Best Practice 7: Measure Progress and Revisit Goals

Measuring and revisiting goals is essential to ensure ongoing success. The goals and priorities for curation will naturally evolve over time as the catalog grows, and continuous monitoring and refinement help maintain progress:

  • New data sources—Incorporate new data sources into the prioritization and curation plan.

  • Adjust prioritization—Reassess priorities based on changes in business objectives, usage patterns, or governance requirements.

  • Reassign owners—Update Steward assignments as teams and responsibilities change.

Leverage Alation Analytics

Alation Analytics can be a powerful tool for tracking curation efforts and answering key questions, for example:

  • Track progress—Monitor the percentage of prioritized assets that are fully curated.

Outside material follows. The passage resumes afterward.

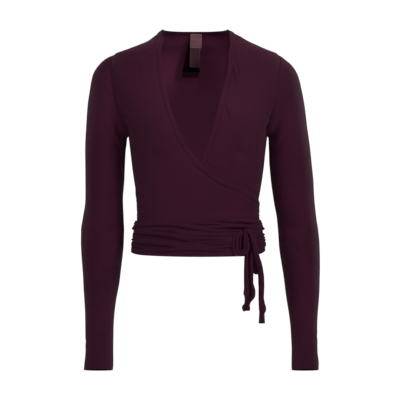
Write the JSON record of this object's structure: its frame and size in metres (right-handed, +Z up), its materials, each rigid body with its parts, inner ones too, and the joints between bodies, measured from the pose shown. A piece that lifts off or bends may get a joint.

  • Identify gaps—Determine which fields on prioritized assets still need curation.

  • Assess popularity—Identify the most-visited catalog objects and their curation status.

  • Measure impact—Evaluate the curation percentage of your most-visited objects.

Alation Analytics resources available in the Alation Community (requires a separate login) include examples and best practices for querying Alation Analytics. While you may need to adapt these examples to fit your specific needs, they offer a solid foundation for tracking and reporting progress.

By monitoring progress and revisiting goals, you can ensure the data catalog remains a dynamic, valuable resource that evolves alongside business needs.